At the risk of stating the obvious, the collapse of oil and gas prices in the last several quarters has had a profound impact on the industry. Some E & P companies have been able to weather this storm, but other have not been so fortunate. In the time between 2014 and September 14, 2016, 102 oil and gas producers with cumulative debts of over $67 billion, 13 midstream companies with cumulative debts of over $17 billion and 132 oilfield service companies with cumulative debts of over $14 billion have filed bankruptcy petitions.

According to Debtwire Analytics, at least 135 additional oil and gas companies remain at risk of filing in the coming months.

This month’s article, coincidentally, discusses the likelihood of, and various reasons for, additional bankruptcy filings in the next 12 to 18 months.

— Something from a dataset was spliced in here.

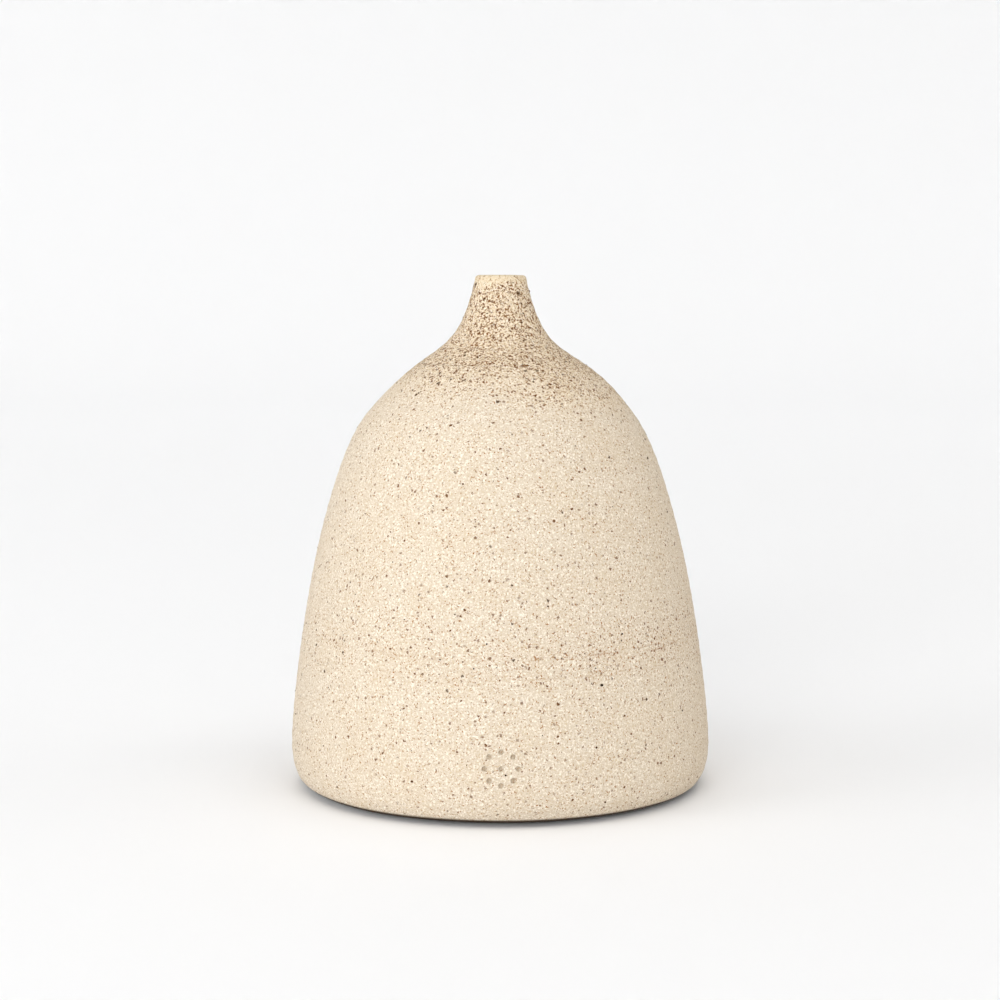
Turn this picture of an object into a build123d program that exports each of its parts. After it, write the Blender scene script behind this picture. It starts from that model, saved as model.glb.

Individuals Continue Filing for Bankruptcy

Outside of the energy sector, the slow recovery from the 2008 recession caused a significant increase in individual bankruptcy filings, peaking in 2010 before declining over the last few years. Nevertheless, individual bankruptcy filings still occur in large numbers.

Based on data regarding the per capita rate of bankruptcy filings as of June 2015 and the most recent population figures, the following estimates non-business bankruptcy filings in each state in the Illinois Basin and the Marcellus/Utica:

Illinois 58,871

Ohio 39,688

Indiana 27,794

Pennsylvania 22,610

Kentucky 15,691

West Virginia 3,264

Why is this information important?

First, some of the pitfalls.

When a bankruptcy is filed, something called the automatic stay goes into effect. The purpose of the automatic stay is to freeze the debtor’s financial situation and allow the debtor, or in some cases a court appointed trustee, to take stock of the situation in order to maximize the return to creditors. Any act taken in violation of the automatic stay is void.

This all sounds logical. After all, when an individual or entity is at a financial point where bankruptcy becomes feasible or even necessary, their or its “situation” has probably become rather chaotic. However, the ramifications of the automatic stay are limited only by the imagination of the attorney trying to enforce it.

If you are an E & P company and one of your mineral owners, or the other side of a farmout agreement or joint operating agreement, files bankruptcy, depending on the state where the mineral are located, any one of the following could happen.

  • The trustee in bankruptcy could reject the existing oil and gas lease, or farmout agreement, or surface use agreement.
  • If payments to you from the other party to a farmout or joint operating agreement are deemed by the bankruptcy court to be what are known as preferential payments, you could be ordered to return those payments.
  • Any payments you make after a bankruptcy petition is filed, technically speaking, could have been paid to the wrong person or entity. You would be required to make the payment to the correct entity without any guarantee of immediate reimbursement for the amounts first paid.
  • Failure to pay the royalties to the proper person could jeopardize the existence of the lease.
  • Any modifications of the lease can be done only with bankruptcy court approval, which could take months to accomplish and which would require the assistance of a bankruptcy attorney licensed where the mineral owner resides, which may not be where the minerals are located.
  • Claims against the mineral owners may not ever be paid and there is a very limited right to set off such claims against amounts due to the mineral owner.
  • If the lessor’s property is mortgaged, a bankruptcy filing could eventually, but not automatically, result in foreclosure. Alternatively, bankruptcy law in certain circumstances allows for the sale of property free and clear of all liens and encumbrances, including existing oil and gas leases.
  • Theoretically, the very act of drilling and recovering oil or gas could be considered a violation of the automatic stay.

The Goose that Laid the Golden Egg?

Now, some of the opportunities. Bankruptcy filings can be the goose that laid the golden egg.

Credit bidding in bankruptcy can enable lenders to purchase producing assets at a fraction of their market price. In one case, the lender purchased assets at a price equivalent of $1.58 per Mcfe where the comparable market price was $2.73 Mcfe. In another, the sales price was $3.60 per Boe and the comparable market price was $21.72 Boe.

The mandated purpose of filing bankruptcy is to maximize the return to creditors. Leased but non-producing acreage has no value to a company that cannot afford the costs of development and so can sometimes be acquired for a fraction of its actual value.

Knowledge is Power

Suffice it to say that an understanding of bankruptcy law and the consequences of a bankruptcy filing are essential to avoid the pitfalls or, hopefully, to take advantage of the opportunities. Over the next few months we will attempt to provide a very basic primer on bankruptcy law as it impacts the oil and gas industry in the Marcellus/Utica region and the Illinois Basin.